Reviewed by Stefaan Van Ryssen
Hogeschool Gent
Jan Delvinlaan 115, 9000 Gent, Belgium

stefaan.vanryssen@pandora.be


Made In Brasil is the first exhaustive——if ever such a thing exists——and systematic overview of 30 years of Brasilian video making. The result of this project, sponsored by the cultural branch of one of the leading Brasilian banks and coordinated by artist and critic Arlindo Machado is not just another list of artists and works in some formal ordering.
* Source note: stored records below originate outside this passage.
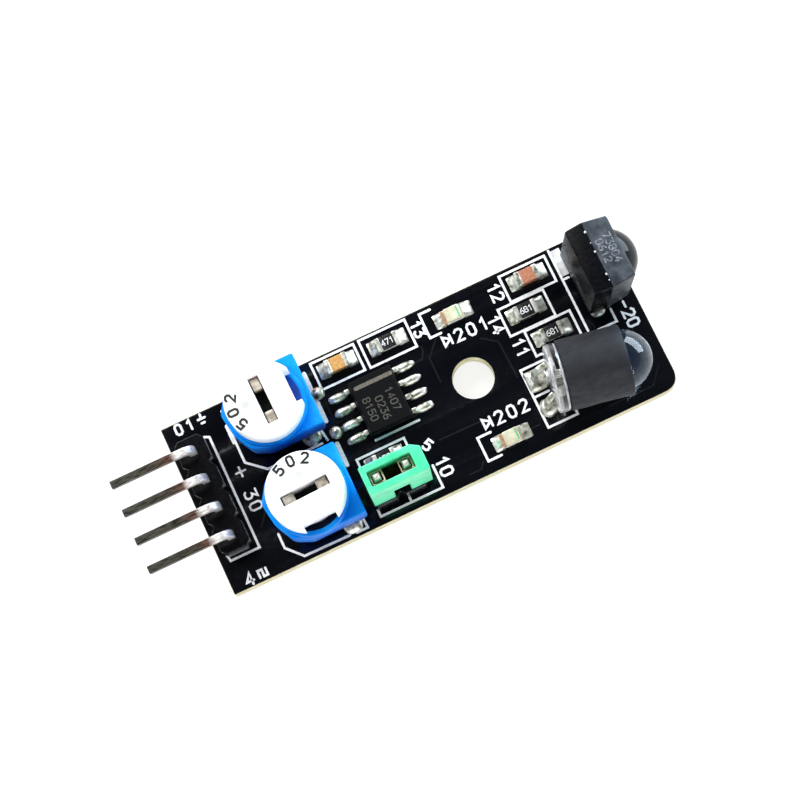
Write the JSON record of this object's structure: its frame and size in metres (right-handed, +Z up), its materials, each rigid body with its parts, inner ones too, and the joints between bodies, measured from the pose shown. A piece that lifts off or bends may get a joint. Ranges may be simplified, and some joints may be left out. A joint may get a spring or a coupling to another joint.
{
  "type": "infrared obstacle sensor board",
  "caption": "Small black circuit board with infrared emitter and receiver side by side at one end, a pin connector at the other, with trimmers, a timer chip, a jumper and a screw hole between.",
  "frame": {"origin": "centre of the board's underside", "axes": "+X along the board towards the sensor end, +Y across the board towards the receiver's side, +Z up out of the component side"},
  "size_m": [0.0469, 0.0156, 0.0115],
  "materials": {
    "solder_mask_board": "glossy near-black solder mask with faint tracks, over a cream glass-fibre laminate that shows at the edges",
    "black_plastic": "moulded black plastic, half gloss",
    "pin_metal": "plated square wire with drawn marks along it, dull grey",
    "blue_plastic": "bright blue moulded plastic, half gloss",
    "white_plastic": "white moulded plastic with fine grain",
    "wafer_ceramic": "brown ceramic wafer with a dark resistive ring",
    "spring_brass": "stamped spring brass, satin",
    "tinned_metal": "bright solder and tinned copper, rounded and slightly uneven",
    "green_plastic": "mint-green moulded plastic, half gloss",
    "chip_epoxy": "fine-grained black moulding compound with a dim tan stripe",
    "resistor_glaze": "black glaze with white figures between plated ends",
    "tan_ceramic": "tan ceramic between plated ends",
    "brown_ceramic": "reddish-brown ceramic between plated ends",
    "lamp_resin": "milky resin over a white base, with a brown end mark and a green polarity line",
    "sleeve_plastic": "shrunk black sleeve, dull, with faint lengthwise wrinkles",
    "clear_resin": "water-clear cast resin with a dark centre",
    "dark_resin": "infrared-pass smoky black resin: satin block, glossy dome"
  },
  "bodies": {
    "board": {"circuit_board": "solder_mask_board", "header_strip": "black_plastic", "jumper_header_base": "black_plastic", "header_pin_1": "pin_metal", "header_pin_2": "pin_metal", "header_pin_3": "pin_metal", "header_pin_4": "pin_metal", "jumper_pin_1": "pin_metal", "jumper_pin_2": "pin_metal", "trimmer_1_housing": "blue_plastic", "trimmer_1_wafer": "wafer_ceramic", "trimmer_1_terminal_1": "tinned_metal", "trimmer_1_terminal_2": "tinned_metal", "trimmer_1_terminal_3": "tinned_metal", "trimmer_2_housing": "blue_plastic", "trimmer_2_wafer": "wafer_ceramic", "trimmer_2_terminal_1": "tinned_metal", "trimmer_2_terminal_2": "tinned_metal", "trimmer_2_terminal_3": "tinned_metal", "timer_chip_body": "chip_epoxy", "timer_chip_lead_1": "tinned_metal", "timer_chip_lead_2": "tinned_metal", "timer_chip_lead_3": "tinned_metal", "timer_chip_lead_4": "tinned_metal", "timer_chip_lead_5": "tinned_metal", "timer_chip_lead_6": "tinned_metal", "timer_chip_lead_7": "tinned_metal", "timer_chip_lead_8": "tinned_metal", "capacitor_1": "tan_ceramic", "capacitor_2": "brown_ceramic", "resistor_1": "resistor_glaze", "resistor_2": "resistor_glaze", "resistor_3": "resistor_glaze", "resistor_4": "resistor_glaze", "power_lamp": "lamp_resin", "signal_lamp": "lamp_resin", "emitter_lens": "clear_resin", "emitter_sleeve": "sleeve_plastic", "emitter_lead_1": "tinned_metal", "emitter_lead_2": "tinned_metal", "receiver_body": "dark_resin", "receiver_lead_1": "tinned_metal", "receiver_lead_2": "tinned_metal", "receiver_lead_3": "tinned_metal"},
    "trimmer_1_dial": {"trimmer_1_rotor": "white_plastic", "trimmer_1_wiper": "spring_brass"},
    "trimmer_2_dial": {"trimmer_2_rotor": "white_plastic", "trimmer_2_wiper": "spring_brass"},
    "jumper": {"jumper_cap": "green_plastic", "jumper_clip": "spring_brass"}
  },
  "joints": [
    {"name": "trimmer_1_turn", "type": "hinge", "parent": "board", "child": "trimmer_1_dial", "pos_m": [-0.01132, 0.0046, 0.0091], "axis": [0, 0, 1], "range_deg": [-150, 60]},
    {"name": "trimmer_2_turn", "type": "hinge", "parent": "board", "child": "trimmer_2_dial", "pos_m": [-0.01132, -0.00353, 0.0091], "axis": [0, 0, 1], "range_deg": [-60, 150]},
    {"name": "jumper_pull", "type": "slide", "parent": "board", "child": "jumper", "axis": [0, 0, 1], "range_m": [0, 0.007]}
  ]
}
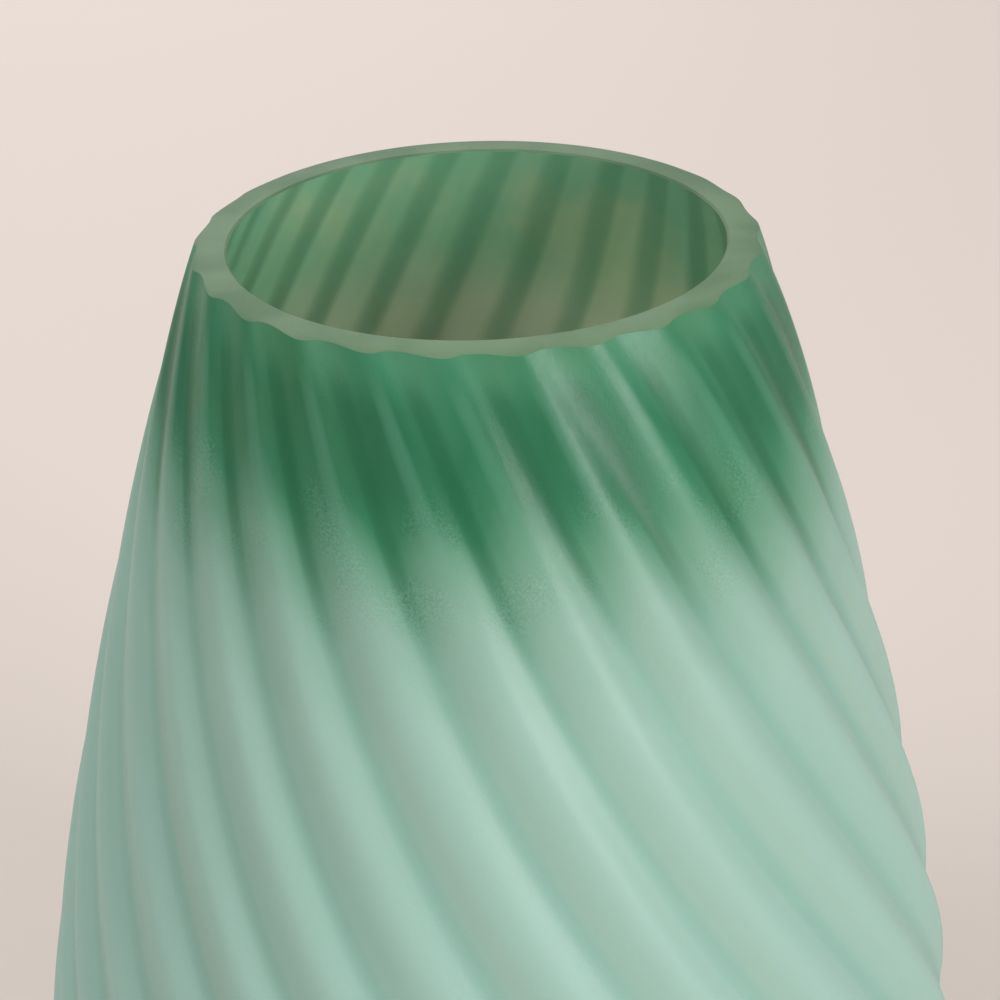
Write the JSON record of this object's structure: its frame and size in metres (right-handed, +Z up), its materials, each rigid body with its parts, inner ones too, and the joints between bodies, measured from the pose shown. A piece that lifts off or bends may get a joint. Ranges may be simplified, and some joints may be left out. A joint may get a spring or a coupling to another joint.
{
  "type": "flower vase",
  "caption": "Frosted glass flower vase with a ground round mouth, a flaring pear-shaped body and raised ribs that swing round it from mouth to foot.",
  "frame": {"origin": "on the axis of the vase, in the plane of the ground foot", "axes": "+Z up along the axis towards the mouth; +X and +Y are square to it, and the vase looks alike from every side"},
  "size_m": [0.1831, 0.1833, 0.25],
  "materials": {
    "frosted_glass": "satin frosted, tinted green, darker at the mouth and fading down the body"
  },
  "bodies": {
    "root": {"glass_body": "frosted_glass"}
  },
  "joints": []
}
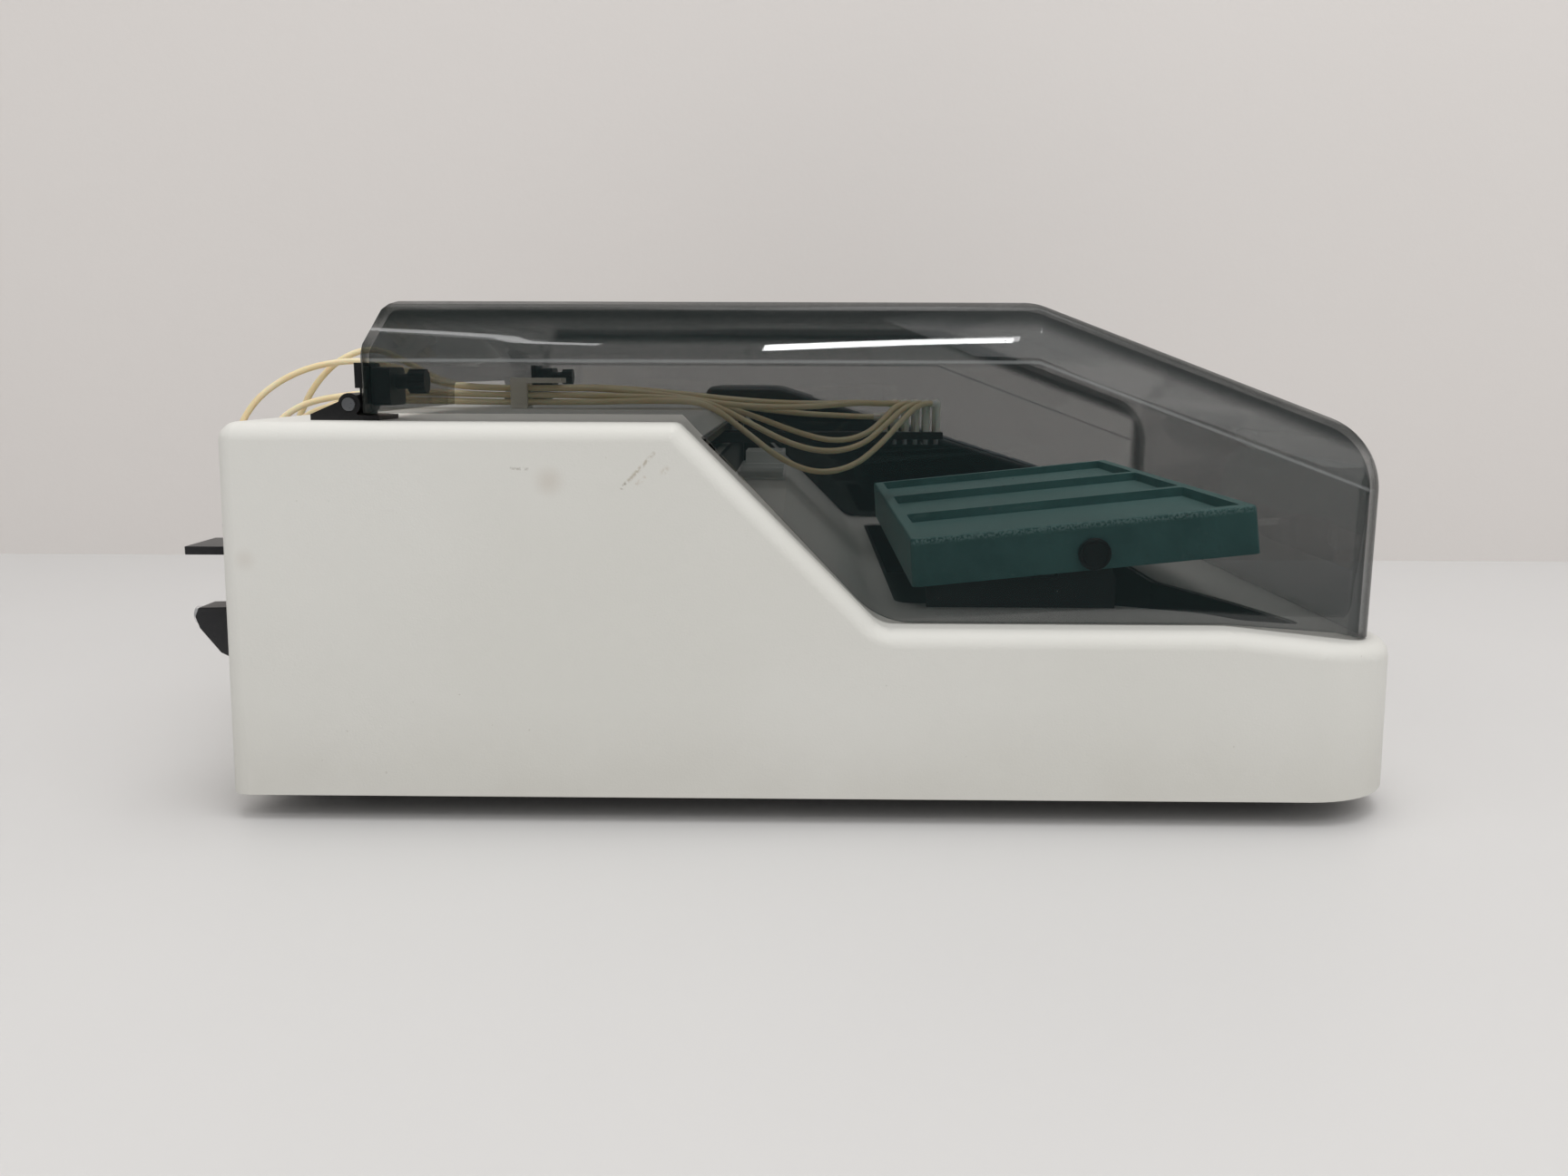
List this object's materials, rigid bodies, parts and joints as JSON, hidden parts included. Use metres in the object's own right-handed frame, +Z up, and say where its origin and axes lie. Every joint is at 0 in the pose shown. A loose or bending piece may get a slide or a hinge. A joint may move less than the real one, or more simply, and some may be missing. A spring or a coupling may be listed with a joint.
{
  "type": "blot strip processor",
  "caption": "Bench blot strip processor: smoked hinged lid over a rocking tray platform, with a sliding dispensing head fed by soft tubes.",
  "frame": {"origin": "on the bench, under the middle of the instrument's outline", "axes": "+X towards the low front end, +Y towards the console side, +Z up"},
  "size_m": [0.4985, 0.48, 0.195],
  "materials": {
    "housing": "fine satin moulding",
    "liner": "satin black",
    "base": "dark grey",
    "feet": "matt",
    "steel": "turned",
    "trough": "pale",
    "lid": "smoked clear acrylic",
    "hinge": "satin black",
    "platform": "dark green",
    "black": "satin black",
    "brass": "turned",
    "gear": "natural acetal",
    "motor": "black painted can",
    "carriage": "anodised",
    "fittings": "natural polymer",
    "rubber": "matt",
    "pump": "moulded",
    "metal_case": "zinc plated",
    "console": "dark blue black",
    "display": "dark window",
    "keypad": "membrane",
    "chrome": "polished",
    "clip": "translucent",
    "tube": "soft cream silicone"
  },
  "bodies": {
    "base": {"housing": "housing", "drip_liner": "liner", "slot_panel": "liner", "base_pan": "base", "rod_brackets": "base", "control_board": "base", "feet": "feet", "pan_screws": "steel", "hinge_pins": "steel", "guide_rods": "steel", "priming_trough": "trough", "hinge_bases": "hinge", "pivot_bracket_near": "black", "pivot_bracket_far": "black", "tube_ports": "black", "rear_shelf": "black", "rear_bracket": "black", "mains_inlet": "black", "fuse_drawer": "black", "pivot_bushes": "brass", "rocker_motor": "motor", "head_motor": "motor", "pump_motor": "motor", "drive_belt": "rubber", "rear_grommet": "rubber", "pump_body": "pump", "power_supply": "metal_case", "console_cover": "console", "display_window": "display", "keypad": "keypad", "rear_stud": "chrome", "tube_clip": "clip", "tube_1": "tube", "tube_2": "tube", "tube_3": "tube", "tube_4": "tube", "tube_5": "tube", "tube_6": "tube"},
    "lid": {"lid_shell": "lid", "hinge_leaves": "hinge", "hinge_clamps": "hinge", "hinge_knobs": "hinge"},
    "rocker": {"platform": "platform", "axle": "steel", "pivot_caps": "black", "sector_gear": "gear"},
    "rocker_pinion": {"pinion": "brass"},
    "head": {"head_carriage": "carriage", "head_arm": "black", "manifold_bar": "black", "suction_fitting": "fittings", "nozzle_barrels": "fittings", "nozzle_tips": "steel"},
    "driving_pulley": {"drive_pulley": "carriage"},
    "idling_pulley": {"idler_pulley": "carriage"},
    "pump_wheel": {"pump_rotor": "carriage", "pump_rollers": "fittings"},
    "mains_switch": {"power_switch": "black"}
  },
  "joints": [
    {"name": "lid_hinge", "type": "hinge", "parent": "base", "child": "lid", "pos_m": [-0.1705, 0, 0.1565], "axis": [0, -1, 0], "range_deg": [0, 65]},
    {"name": "platform_rock", "type": "hinge", "parent": "base", "child": "rocker", "pos_m": [0.118, 0, 0.0978], "axis": [0, -1, 0], "range_deg": [-14, 2]},
    {"name": "pinion_spin", "type": "hinge", "parent": "base", "child": "rocker_pinion", "pos_m": [0.118, 0, 0.0618], "axis": [0, -1, 0], "range_deg": [-10, 52]},
    {"name": "head_slide", "type": "slide", "parent": "base", "child": "head", "axis": [0, 1, 0], "range_m": [-0.165, 0.075], "deforming": ["tube_1", "tube_2", "tube_3", "tube_4", "tube_5", "tube_6"]},
    {"name": "drive_pulley_spin", "type": "hinge", "parent": "base", "child": "driving_pulley", "pos_m": [-0.083, 0.084, 0.104], "axis": [0, 0, 1], "range_deg": [-1100, 520]},
    {"name": "idler_pulley_spin", "type": "hinge", "parent": "base", "child": "idling_pulley", "pos_m": [-0.083, -0.206, 0.104], "axis": [0, 0, 1], "range_deg": [-1100, 520]},
    {"name": "pump_spin", "type": "hinge", "parent": "base", "child": "pump_wheel", "pos_m": [-0.165, -0.15, 0.06], "axis": [0, 1, 0], "continuous": true},
    {"name": "mains_switch_rock", "type": "hinge", "parent": "base", "child": "mains_switch", "pos_m": [-0.211, 0.1675, 0.048], "axis": [0, 1, 0], "range_deg": [-12, 0]}
  ],
  "couplings": [
    {"joint": "pinion_spin", "follows": "platform_rock", "ratio": -3.5},
    {"joint": "drive_pulley_spin", "follows": "head_slide", "rad_per_m": 113.64},
    {"joint": "idler_pulley_spin", "follows": "head_slide", "rad_per_m": 113.64}
  ]
}
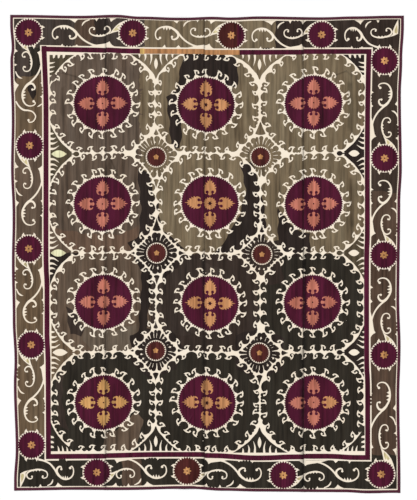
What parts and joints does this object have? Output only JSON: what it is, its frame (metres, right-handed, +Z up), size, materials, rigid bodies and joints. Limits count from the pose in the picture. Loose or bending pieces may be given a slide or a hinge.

Instead, it collects and connects the mature reflections of a score of authors who take different viewpoints on the history of video production for television and the cinema, as an artistic medium and with respect to literature and the visual arts in general.

In his introductory chapter Machado unpacks the lines of force of Brasilian video history, which by the way are not so very different elsewhere: video and (the representation of) the body, purely technologically driven advances, non-figurative and non-narrative experimental works, the ‘deconstruction of Brasil, visible and invisible cities, videoperformance and videoinstallations, affect and ‘disaffect’ and macro- and micropolitics. All this is placed in a context of video in its television mode or as an independent medium. What doesn’t get told explicitly is the very deep influence of semiotics in the Brasilian video scene and in the visual arts in general——legacy of Vilém Flusser?

The second chapter is devoted to the pioneering years of Brasilian video as seen through the eyes of early curators, producers and artists. And in chapter three ‘languages and media’, the entire field is covered in terms of media study jargon and semiotics. Finally, five artists and producers have contributed ‘depositions’ or testimonials.

It is a pity that this book isn’t available in English because it covers pretty well every single artist and production of any significance in Brasilian video. For video buffs, critics and curators who have even the most basic knowledge of Portuguese, it is an absolute must, and the alphabetical index turns it almost into a book of reference.